**Problem description:**
Look for "Blender" in each line of the entries, and return the matching lines.

**Supplied data:**
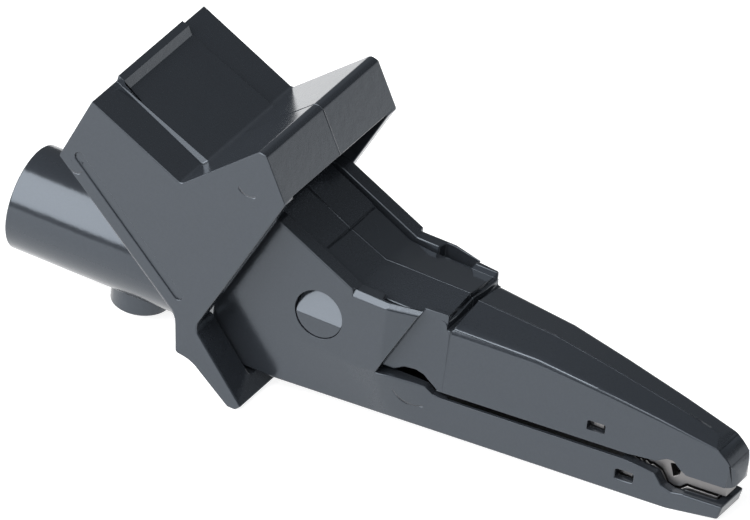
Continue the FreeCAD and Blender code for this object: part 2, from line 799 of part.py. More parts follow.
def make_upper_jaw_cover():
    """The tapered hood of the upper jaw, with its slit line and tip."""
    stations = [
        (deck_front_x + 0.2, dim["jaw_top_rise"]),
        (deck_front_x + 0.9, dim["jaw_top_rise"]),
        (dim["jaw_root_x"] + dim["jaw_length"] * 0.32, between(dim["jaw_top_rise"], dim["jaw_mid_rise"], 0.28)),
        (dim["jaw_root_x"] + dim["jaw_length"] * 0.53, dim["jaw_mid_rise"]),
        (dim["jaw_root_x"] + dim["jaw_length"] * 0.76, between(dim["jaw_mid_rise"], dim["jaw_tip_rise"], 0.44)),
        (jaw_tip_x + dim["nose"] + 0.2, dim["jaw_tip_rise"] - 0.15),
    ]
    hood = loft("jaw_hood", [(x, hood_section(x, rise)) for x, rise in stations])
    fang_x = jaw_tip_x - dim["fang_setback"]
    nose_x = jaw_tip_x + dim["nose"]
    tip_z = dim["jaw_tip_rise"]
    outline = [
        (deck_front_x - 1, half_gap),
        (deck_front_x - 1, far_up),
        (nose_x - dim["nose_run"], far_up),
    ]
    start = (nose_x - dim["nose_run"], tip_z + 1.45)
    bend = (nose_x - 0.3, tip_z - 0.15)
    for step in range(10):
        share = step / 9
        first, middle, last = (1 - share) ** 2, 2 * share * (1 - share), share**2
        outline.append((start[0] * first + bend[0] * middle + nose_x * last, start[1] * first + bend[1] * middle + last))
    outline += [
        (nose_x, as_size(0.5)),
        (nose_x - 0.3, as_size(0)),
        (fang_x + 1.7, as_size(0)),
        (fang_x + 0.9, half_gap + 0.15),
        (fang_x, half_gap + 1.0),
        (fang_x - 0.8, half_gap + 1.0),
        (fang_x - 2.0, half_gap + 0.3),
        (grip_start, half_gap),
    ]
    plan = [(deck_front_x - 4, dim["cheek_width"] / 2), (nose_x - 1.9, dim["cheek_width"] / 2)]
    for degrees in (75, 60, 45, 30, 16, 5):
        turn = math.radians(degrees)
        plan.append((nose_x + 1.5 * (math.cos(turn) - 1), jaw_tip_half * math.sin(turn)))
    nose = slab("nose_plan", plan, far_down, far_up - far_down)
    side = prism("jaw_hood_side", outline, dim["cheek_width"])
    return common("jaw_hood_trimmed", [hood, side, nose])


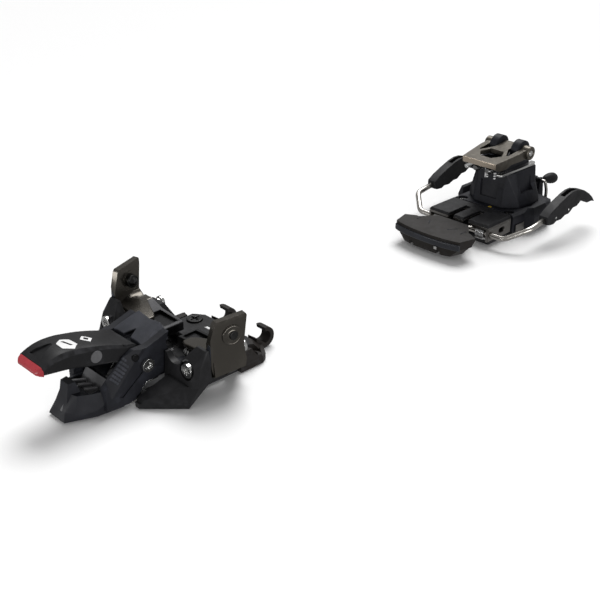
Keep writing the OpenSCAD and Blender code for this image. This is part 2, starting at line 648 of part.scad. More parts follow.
--
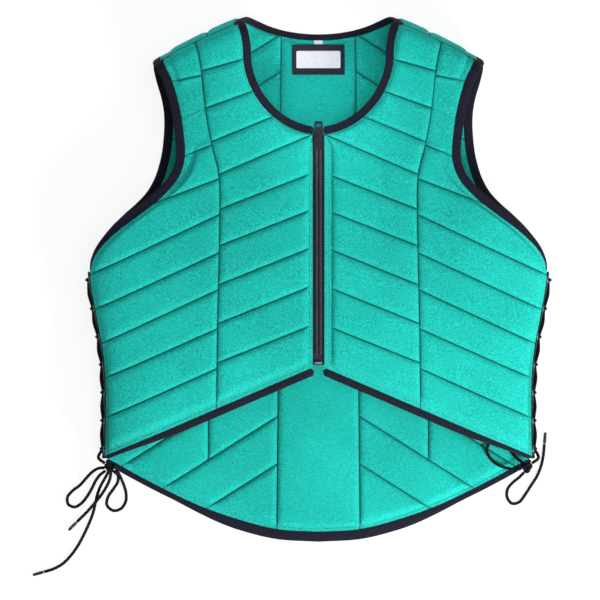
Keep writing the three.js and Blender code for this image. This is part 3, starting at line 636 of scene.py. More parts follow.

**Answer to this problem:**
Continue the FreeCAD and Blender code for this object: part 2, from line 799 of part.py. More parts follow.
Keep writing the OpenSCAD and Blender code for this image. This is part 2, starting at line 648 of part.scad. More parts follow.
Keep writing the three.js and Blender code for this image. This is part 3, starting at line 636 of scene.py. More parts follow.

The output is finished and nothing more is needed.